Second, and maybe more importantly, the cost of these regulations is growing for both industry and government and neither can afford to have enough people to meet all of these requirements.
The workforce issue is directly related to the need to reduce acquisition bureaucracy.
DoD, like nearly every agency, can’t hire enough acquisition workers. By reducing some of the burden, McFarland said DoD hopes it will help expand the workforce’s impact on more critical procurement areas.
At the same time, McFarland said DoD is placing a greater focus on talent management of its acquisition workers.
“We have attrition, but we have to understand how does that fit into how we mold our workforce and what are our tools to manage and understand where our needs are in terms of weaknesses?” she said. “When we have budget cuts, they involve people. How do I ensure that the people that are being looked at to have their positions removed are the people that we can afford to lose?”
McFarland said her office is working with the services to build a talent management toolkit so employees can plan out their career advancements.
At the same time, McFarland said DoD is “dusting off” some tools and reminding the services that they exist, such as hiring retired annuitants or highly qualified experts, which lets DoD retain or hire a few thousand people at more competitive salaries, or the Intergovernmental Personnel Act, which lets agencies bring experts in on a temporary basis from other levels of government.
“We are providing a standardized method to go about utilizing them and making sure there is an actual education from our senior leadership down to our humblest employee at the entrance level that these tools are out there and how to use them,” she said. “The goal is to source not only talent, but from their own career perspective if they want to retire, but want to give back to the organization, how do they do that?
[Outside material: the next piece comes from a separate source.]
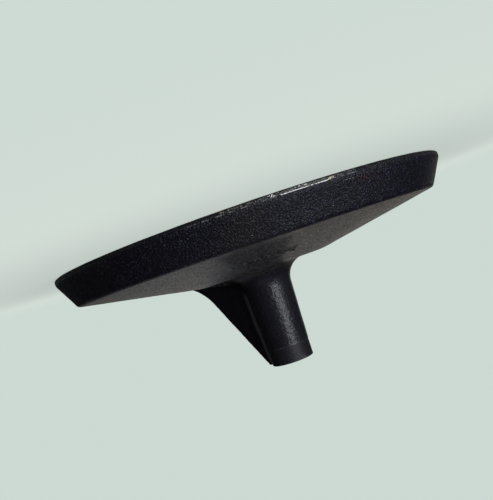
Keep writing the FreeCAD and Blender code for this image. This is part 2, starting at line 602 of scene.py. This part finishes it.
# %% Make the broken patches group
def make_patches_group():
    tree, given, result = new_group("Broken patches", [("Vector", "Vector", None), ("Mask", "Float", 1.0),
                                                       ("Cover", "Float", 0.5), ("Spot size", "Float", 0.002)],
                                    ["Patches"])
    scale = sum_up(tree, "DIVIDE", 1.0, given["Spot size"])
    spots = noise_at(tree, given["Vector"], scale, detail=3.0, roughness=0.6)
    level = sum_up(tree, "MULTIPLY_ADD", given["Mask"], given["Cover"], spots)
    tree.links.new(fade(tree, level, 0.97, 1.06), result.inputs["Patches"])
    return tree


patches_group = make_patches_group()

# %% [markdown]
# ## Black paint on cast iron
# The paint is nearly black with a little blue in it. It is thin and only half glossy, so its index of
# refraction is low: seen face on it stays dark, and seen along the surface, as on the disc, it mirrors the
# pale room. The tread's grain is coarse, and the hub has only a soft orange peel.

# %% Name the colours
paint_black = (0.0021, 0.0019, 0.0034, 1)
paint_thin = (0.0150, 0.0156, 0.0280, 1)
hub_paint_and_painted_light = (0.0052, 0.0048, 0.0068, 1)
dust_and_sheen_on_disc = (0.0380, 0.0364, 0.0344, 1)
paint_warm = (0.0050, 0.0036, 0.0034, 1)
worn_land = (0.0060, 0.0060, 0.0068, 1)
# A painted highlight, laid on the fillet between hub and web and on the band's lower edge.
painted_edge_highlight = (0.0540, 0.0480, 0.0500, 1)
rubbed_iron = (0.0650, 0.0640, 0.0620, 1)
bright_scuff_and_glint = (0.5400, 0.5300, 0.5100, 1)
dry_soil = (0.3800, 0.3500, 0.2500, 1)
green_dirt = (0.1000, 0.0980, 0.0650, 1)
dark_rust = (0.0200, 0.0100, 0.0080, 1)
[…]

Where can we use that to fill in the gaps? There are a lot of opportunities that we really need to have clear visibility on. That’s what’s going on right now is a complete review of that. It’s being done at the very senior undersecretary level and we expect within a year to have a book out for people to train to and all our human resources people trained up to use that.”
Another tool that isn’t getting a lot of attention throughout government is phased retirement.
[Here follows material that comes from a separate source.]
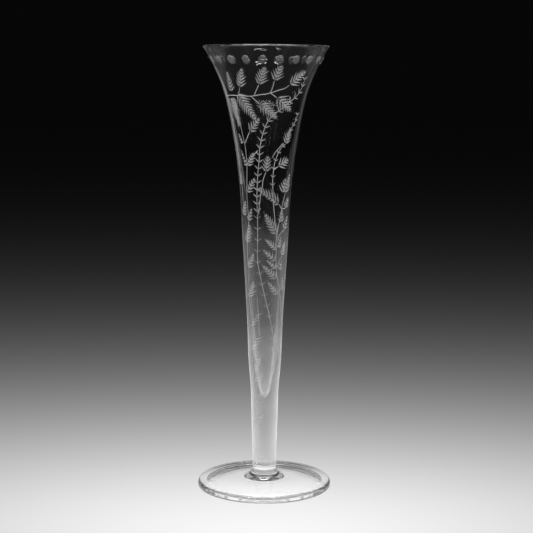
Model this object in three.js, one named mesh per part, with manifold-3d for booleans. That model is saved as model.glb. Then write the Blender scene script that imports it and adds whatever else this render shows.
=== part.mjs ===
// Lily vase of clear glass in millimetres, +Z up, standing on z = 0 with its axis on the Z axis.
// A blown trumpet is drawn out below into a solid stem. A flared joining pad holds the stem to a
// thick disc foot. A ring of shallow cut dots runs round the rim and another round the foot.
import * as THREE from 'three';
import { mergeVertices } from 'three/addons/utils/BufferGeometryUtils.js';
import Module from 'manifold-3d';

// Driving dimensions
const HEIGHT = 356;
const SEGMENTS = 48;

// Trumpet: outer points are [radius, height], from the stem's lower end up to the lip
const STEM_FOOT = 16;
const STEM_RADIUS = 9.6;
const OUTER = [
  [9.9, 32], [10.8, 60], [11.2, 80], [13.2, 106], [14.5, 140], [18.0, 200],
  [21.4, 250], [27.0, 290], [33.8, 320], [42.0, 340],
];
// Inner points run down from the lip to the pointed end of the hollow
const INNER = [
  [39.5, 340.6], [31.4, 320.8], [24.3, 290.6], [18.2, 250], [13.6, 200],
  [10.3, 153], [7.8, 118], [5.4, 96], [3.6, 83.5], [2.0, 76.5],
];
const HOLLOW_TIP = 73;
const LIP_RADIUS = 1.1;
const LIP_CENTRE = 49.2;
const LIP_LEAN = THREE.MathUtils.degToRad(30);
const LIP_STEPS = 6;
const OUTER_STEPS = 22;
const INNER_STEPS = 20;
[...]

McFarland said she recently asked for her employees to take a look at the tool and figure out how best to use it.
All of these efforts come on the heels of yet another attempt at DoD acquisition reform by Congress.
The National Defense Authorization bill includes a host of provisions to try to fix what some would call long-standing problems.
Defense Secretary Ash Carter wrote a letter to lawmakers in June outlining DoD’s concerns with some of the provisions.
McFarland said for the most part the NDAA includes good proposals, but one in particular is giving DoD concern. The move to dismantle the reforms made under the Goldwater-Nichols Act.
“I understand fully why there needs to be an enterprise view,” she said. “I think just exposure to the understanding of cross-service equities and making sure that in the terms of risk and optimism particularly in the budget decline, we have people who are able to look at products and proposals from each of the agencies and the department writ large, have a good scrub so the department doesn’t go awry in the future.”